Within weeks of joining the company, Naughton said, she had been tasked as an events planner, even though it wasn't really part of her job description, because it was something she was excited about.

"The most surprising thing about coming to work here is that there are no limits," she said. "So pretty much anything you're passionate about is possible."

Hsieh said that's why the company shies away from serious titles and uses parties, parades and decorations — to open up trust and communication between employees so that they won't be afraid to reach across job descriptions or bring customers in on the fun.

"We're not saying every office is better off with parades or decorated cubes," Hsieh said. "What we're saying is building a culture that is strong is crucial … Really, at the end of the day, it's about alignment — everyone moving the same direction and working toward the same goal. For us, that goal is to have the absolute best customer service."

Culture is king at Zappos. In addition to the regular hiring process, applicants go through a second set of interviews to make sure that they're a good culture fit for the company. Performance reviews are divided in the same manner, and failing to fit in with the culture is treated the same way as failing to do work — it could be grounds for dismissal.

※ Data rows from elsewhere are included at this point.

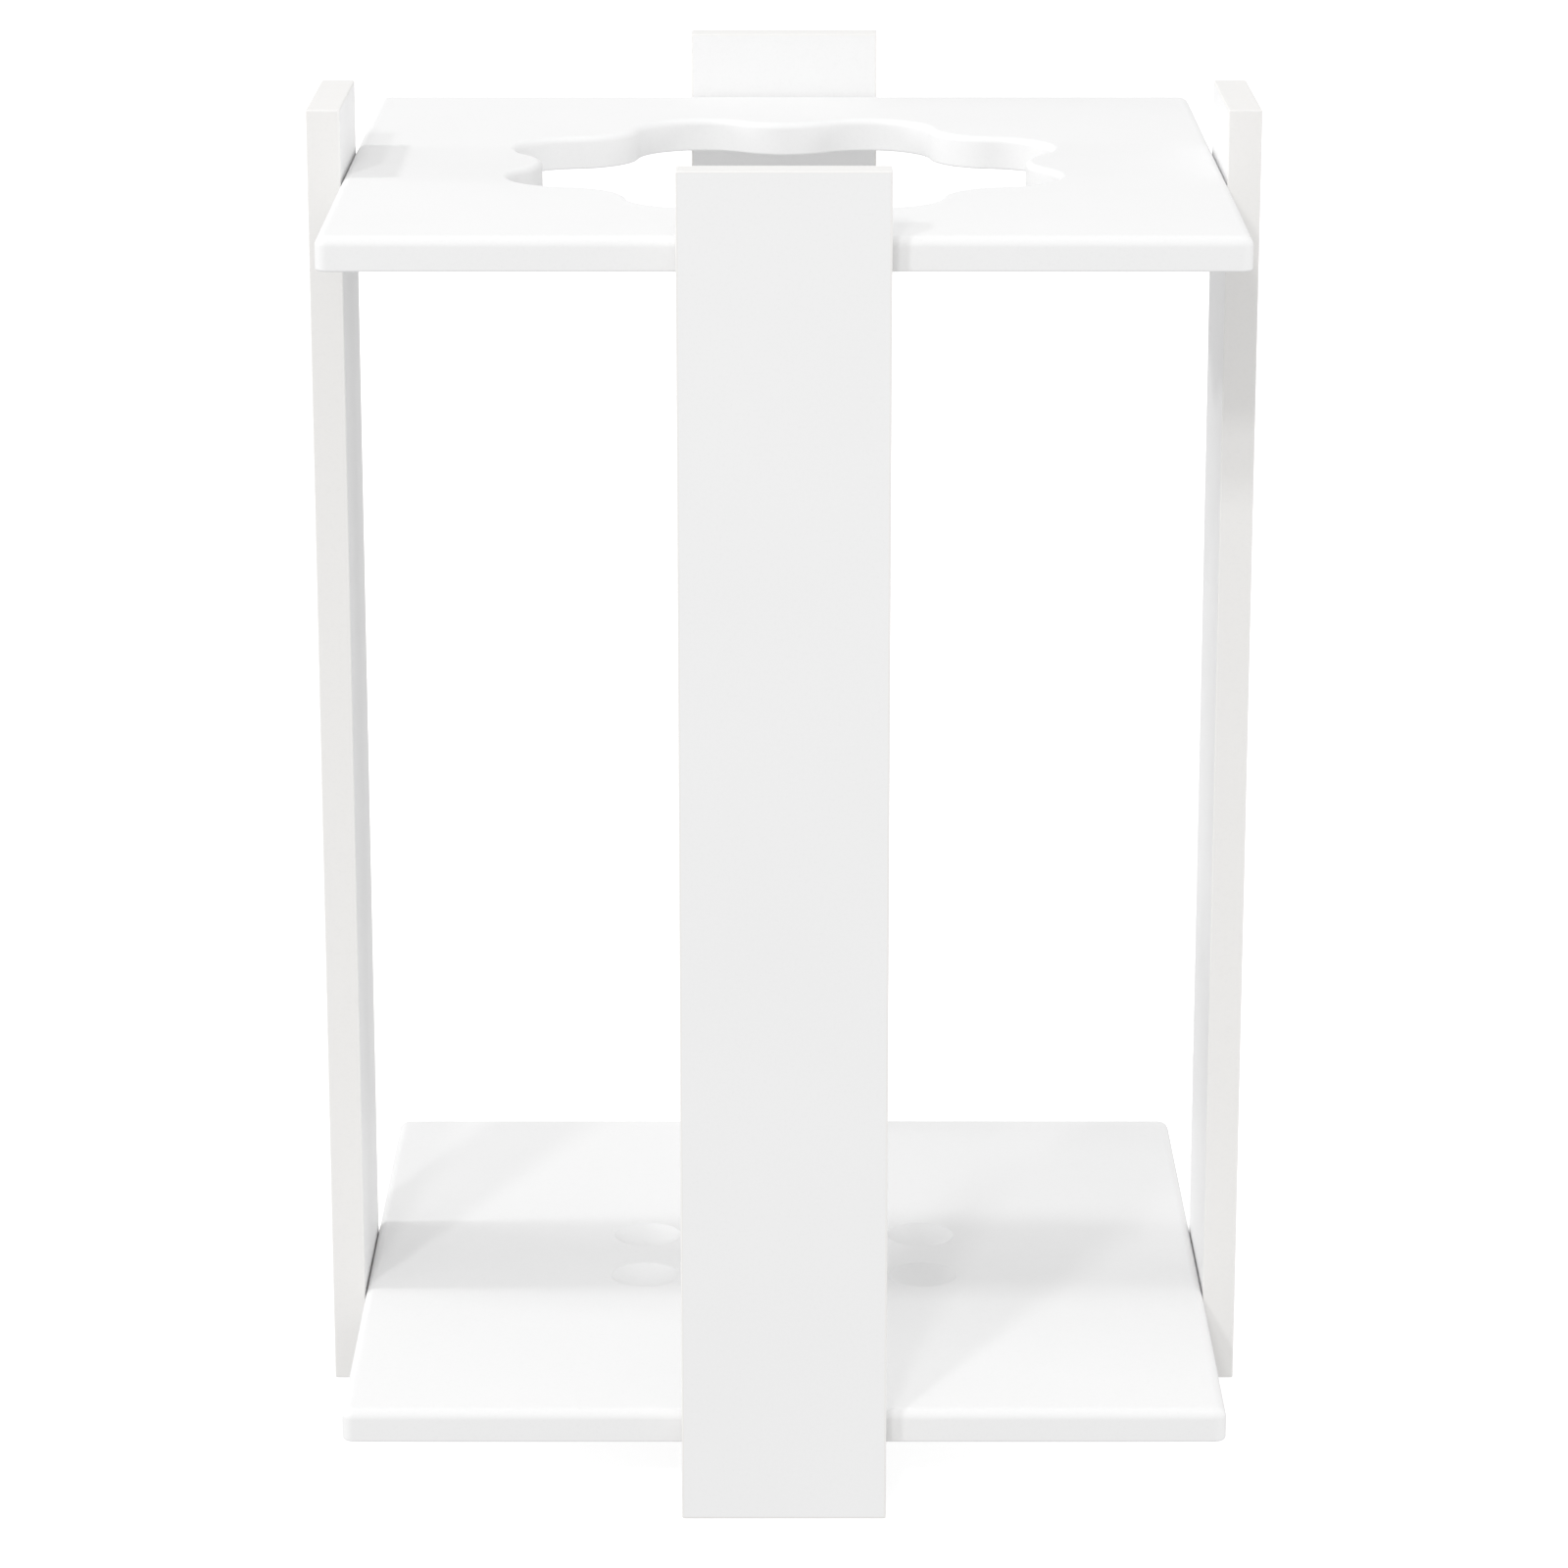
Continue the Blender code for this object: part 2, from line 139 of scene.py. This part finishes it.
def add_turned(bm, profile, segments, place):
    """A closed solid turned about Z from (radius, height) pairs, bottom to top. It may start at a tip."""
    turn = [2 * math.pi * i / segments for i in range(segments)]
    rings = []
    for radius, height in profile:
        if radius == 0:
            corners = [Vector((0, 0, height))]
        else:
            corners = [Vector((radius * math.cos(a), radius * math.sin(a), height)) for a in turn]
        rings.append([bm.verts.new(place @ corner) for corner in corners])
    for lower, upper in zip(rings, rings[1:]):
        for i in range(segments):
            j = (i + 1) % segments
            if len(lower) == 1:
                bm.faces.new((lower[0], upper[j], upper[i]))
            else:
                bm.faces.new((lower[i], lower[j], upper[j], upper[i]))
    if len(rings[0]) > 1:
        bm.faces.new(rings[0][::-1])
    bm.faces.new(rings[-1])


def to_mesh(bm, name):
    """The mesh that bm holds, with its faces pointing out. It frees bm."""
    bmesh.ops.recalc_face_normals(bm, faces=bm.faces)
    mesh = bpy.data.meshes.new(name)
    bm.to_mesh(mesh)
    bm.free()
    return mesh


def place_object(name, data):
    """A new object in the scene with a mesh, a light or a camera as its data."""
    made = bpy.data.objects.new(name, data)
    bpy.context.scene.collection.objects.link(made)
    return made


def carve(name, mesh, cutters):
    """The mesh with every cutter, a bmesh, taken out of it and doubled corners welded."""
    body = place_object(name, mesh)
    tools = []
    for bm in cutters:
        tool = place_object("cutter", to_mesh(bm, "cutter"))
        boolean = body.modifiers.new("cut", "BOOLEAN")
        boolean.operation = "DIFFERENCE"
        boolean.object = tool
        tools.append(tool)
    bpy.context.view_layer.update()
    cut_body = body.evaluated_get(bpy.context.evaluated_depsgraph_get())
    bm = bmesh.new()
    bm.from_mesh(cut_body.data)
    bmesh.ops.remove_doubles(bm, verts=bm.verts, dist=WELD_DISTANCE)
    carved = to_mesh(bm, name)
    for used in (body, *tools):
        bpy.data.objects.remove(used)
    return carved


def finish_piece(name, mesh, material, nodes):
    """A shown piece: smooth over its roundings, flat where it is flat, and standing for its CAD nodes."""
    mesh.materials.clear()
    mesh.materials.append(material)
    mesh.shade_smooth()
    mesh.set_sharp_from_angle(angle=SMOOTH_ANGLE)
    piece = place_object(name, mesh)
    normals = piece.modifiers.new("flat_faces", "WEIGHTED_NORMAL")
    normals.keep_sharp = True
    normals.weight = LARGE_FACES_LEAD
    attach(piece, "root")
    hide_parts(*nodes)


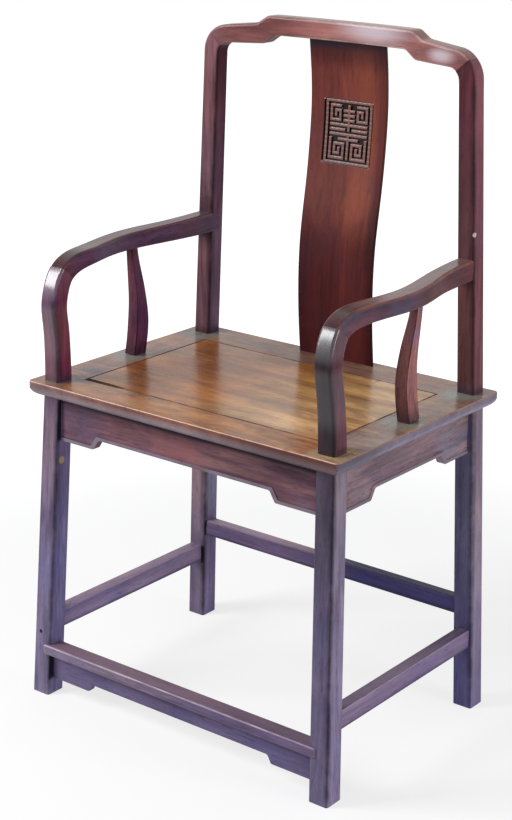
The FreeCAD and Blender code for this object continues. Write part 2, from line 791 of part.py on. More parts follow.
# Aprons under the seat. Each post takes the whole section of their ends.
apron_middle_z = frame_underside - apron_depth / 2
apron_foot_z = frame_underside - apron_depth
apron_half = inner_x(apron_middle_z)
face = front_y(apron_middle_z) + apron_setback
tabs = (front_left_tab, front_right_tab)
keep("front_apron", shaped_apron("front", (-apron_half, apron_half), tabs, face, 1))
end = apron_half + apron_housing
front_cuts.append(box(vec(0, face - fit, apron_foot_z - fit),
                      vec(end + fit, face + apron_thickness + fit, frame_underside)))

side_front = front_y(apron_middle_z) + post_depth(apron_middle_z)
side_back = back_y(apron_middle_z) - post_depth(apron_middle_z)
face = outer_x(apron_middle_z) - apron_setback
tabs = (side_front_tab, side_back_tab)
keep_pair("side_apron", shaped_apron("side", (side_front, side_back), tabs, face, -1))
side_housing = box(vec(face - apron_thickness - fit, side_front - apron_housing - fit, apron_foot_z - fit),
                   vec(face + fit, side_back + apron_housing + fit, frame_underside))
front_cuts.append(side_housing)
rear_cuts.append(side_housing)

back_middle_z = frame_underside - back_apron_depth / 2
face = back_y(back_middle_z) - apron_setback
end = inner_x(back_middle_z) + apron_housing
back_apron = box(vec(-end, face - apron_thickness, frame_underside - back_apron_depth),
                 vec(end, face, frame_underside))
keep("back_apron", back_apron)
rear_cuts.append(grown(back_apron, fit))

# Footrest and the apron under it
foot_low = footrest_top - footrest_thickness
foot_middle_z = footrest_top - footrest_thickness / 2
foot_middle_y = (front_y(foot_middle_z) + footrest_face + footrest_depth) / 2
end = inner_x(foot_middle_z)
foot_tenon_bar = box(vec(-end - footrest_tenon_length, foot_middle_y - footrest_tenon_width / 2,
                         foot_middle_z - footrest_tenon_thickness / 2),
                     vec(end + footrest_tenon_length, foot_middle_y + footrest_tenon_width / 2,
                         foot_middle_z + footrest_tenon_thickness / 2))
low = vec(-end - footrest_lap, footrest_face, foot_low)
high = vec(end + footrest_lap, footrest_face + footrest_depth, footrest_top)
bar = box(low, high)
front_corners = [edge for edge in long_edges(bar, "z", footrest_thickness / 2)
                 if edge.BoundBox.YMax < foot_middle_y]
bar = bar.makeFillet(footrest_corner_radius, front_corners)
keep("footrest", joined_bar(bar, low, high, "x", footrest_nose_radius, foot_tenon_bar))
front_cuts.append(grown(foot_tenon_bar, fit))

face = footrest_face + foot_apron_setback
foot_apron_low = foot_low - foot_apron_depth
end = inner_x(foot_low - foot_apron_depth / 2)
tip = end - foot_apron_tab
end += foot_apron_housing
outline = apron_outline("front", (-end, end), (-tip, tip), foot_apron_step_run, foot_apron_low,
                        foot_apron_low + foot_apron_rise, foot_low)
keep("footrest_apron", prism("front", outline, face, face + foot_apron_thickness))
front_cuts.append(box(vec(0, face - fit, foot_apron_low - fit),
                      vec(end + fit, face + foot_apron_thickness + fit, foot_low + fit)))

# Side and back stretchers
stretcher_z = side_stretcher_foot + side_stretcher_height / 2
half_tenon_z = side_stretcher_height / 2 - stretcher_shoulder
side_front = front_y(stretcher_z) + post_depth(stretcher_z)
side_back = back_y(stretcher_z) - post_depth(stretcher_z)
outer = outer_x(stretcher_z) - side_stretcher_setback
middle_x = outer - side_stretcher_width / 2
half_tenon_x = stretcher_tenon_width / 2
tenon = box(vec(middle_x - half_tenon_x, side_front - stretcher_tenon_length, stretcher_z - half_tenon_z),
            vec(middle_x + half_tenon_x, side_back + stretcher_tenon_length, stretcher_z + half_tenon_z))
low = vec(outer - side_stretcher_width, side_front - stretcher_shoulder, side_stretcher_foot)
high = vec(outer, side_back + stretcher_shoulder, side_stretcher_foot + side_stretcher_height)
keep_pair("side_stretcher", joined_bar(box(low, high), low, high, "y", stretcher_edge_radius, tenon))
front_cuts.append(grown(tenon, fit))
rear_cuts.append(grown(tenon, fit))

stretcher_z = back_stretcher_foot + back_stretcher_height / 2
half_tenon_z = back_stretcher_height / 2 - stretcher_shoulder
front = back_y(stretcher_z) - post_depth(stretcher_z) + back_stretcher_setback
middle_y = front + back_stretcher_width / 2
half_tenon_y = stretcher_tenon_width / 2
end = inner_x(stretcher_z)
tenon = box(vec(-end - stretcher_tenon_length, middle_y - half_tenon_y, stretcher_z - half_tenon_z),
            vec(end + stretcher_tenon_length, middle_y + half_tenon_y, stretcher_z + half_tenon_z))
low = vec(-end - stretcher_shoulder, front, back_stretcher_foot)
high = vec(end + stretcher_shoulder, front + back_stretcher_width,
           back_stretcher_foot + back_stretcher_height)
keep("back_stretcher", joined_bar(box(low, high), low, high, "x", stretcher_edge_radius, tenon))
rear_cuts.append(grown(tenon, fit))

# Posts, each in one piece from the foot up through the seat frame
keep_pair("front_post", front_leg.fuse([upper_post(0), joint_tenon(0)]).cut(front_cuts))
keep_pair("rear_post", rear_leg.fuse([raw_stile, crest_tenon]).cut(rear_cuts))

os.makedirs("parts", exist_ok=True)
for name, shape in parts.items():
    shape.exportStep(f"parts/{name}.step")
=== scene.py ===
from math import radians

import bmesh
import bpy
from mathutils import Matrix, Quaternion, Vector
from mathutils.bvhtree import BVHTree


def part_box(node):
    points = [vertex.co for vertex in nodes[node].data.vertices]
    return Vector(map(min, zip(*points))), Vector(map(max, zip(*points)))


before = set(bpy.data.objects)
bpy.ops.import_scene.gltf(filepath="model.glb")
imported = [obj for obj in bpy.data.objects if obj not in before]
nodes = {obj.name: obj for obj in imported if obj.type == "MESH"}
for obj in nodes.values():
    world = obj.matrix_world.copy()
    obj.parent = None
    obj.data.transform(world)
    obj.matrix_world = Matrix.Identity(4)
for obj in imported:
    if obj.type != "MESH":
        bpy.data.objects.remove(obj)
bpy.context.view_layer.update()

# Lengths are metres, in the frame of the chair: X to the right as seen from the front, Y towards
# the back, Z up.
seat_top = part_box("seat_panel")[1].z
rail_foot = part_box("seat_front_rail")[0].z
crest_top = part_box("crest_rail")[1].z
opening_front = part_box("seat_front_rail")[1].y
opening_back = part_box("seat_back_rail")[0].y
opening_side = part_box("right_seat_rail")[0].x
rail_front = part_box("seat_front_rail")[0].y
rail_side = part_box("right_seat_rail")[1].x

# Which way the grain runs in a member: the turn that lays it along the texture's X axis
grain_turns = {
    "upright": (0.0, radians(90.0), 0.0),
    "sideways": (0.0, 0.0, 0.0),
    "lengthways": (0.0, 0.0, radians(90.0)),
}
across_x = (1.0, 0.0, 0.0)
across_y = (0.0, 1.0, 0.0)
across_z = (0.0, 0.0, 1.0)

# Places are given as where a change starts and where it is full. Where there are three values, they
# are the two ends of a stretch and how soft its ends are.
to_right = (-0.05, 0.05)
to_left = (0.05, -0.05)
to_back = (0.0, 0.05)
right_half = (-0.18, 0.22)
seat_change = (rail_foot - 0.02, rail_foot + 0.05)  # from the purple-grey legs, partly a painted cool reflection, to the redder wood above


# A colour written as it looks on a screen
def shade(code):
    channels = [int(code[place:place + 2], 16) / 255.0 for place in (0, 2, 4)]
    linear = [c / 12.92 if c <= 0.04045 else ((c + 0.055) / 1.055) ** 2.4 for c in channels]
    return (*linear, 1.0)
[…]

"We take a work hard, play hard approach," Hsieh said. "While we do have a lot of fun, we also have high expectations in terms of performance."

Zappos' family atmosphere was put to the test last year when investors asked the company to trim expenses and Hsieh made the difficult decision of laying off 124 friends.

He was buoyed, however, when heard of employees taking those who had lost their jobs out for drinks that day and throughout the weekend. Hsieh has kept in touch with some of those who left as well.

"That's probably not what you would typically find at other companies," he said. "Even though it was incredibly difficult to lay off people, it was rewarding to see that those bonds had formed."

Assistant Buyer Nicole Schamp, one of the designated tour guides, has had her own experiences that have led her to call her co-workers family. When she moved to Nevada for the Zappos job, she said, she had no one here and her co-workers became fast friends, helping her move in and paint her apartment.

When she decided she needed a couch, her bosses held an impromptu fundraiser to help her out.

"It's definitely my family," Schamp said. "I don't know anybody else that who would pull together to help someone like that."

And that is why, when you ask Zappos employees why they like their job, the free lunches, video games and nap room — things that would top the list at most jobs — probably won't even come up.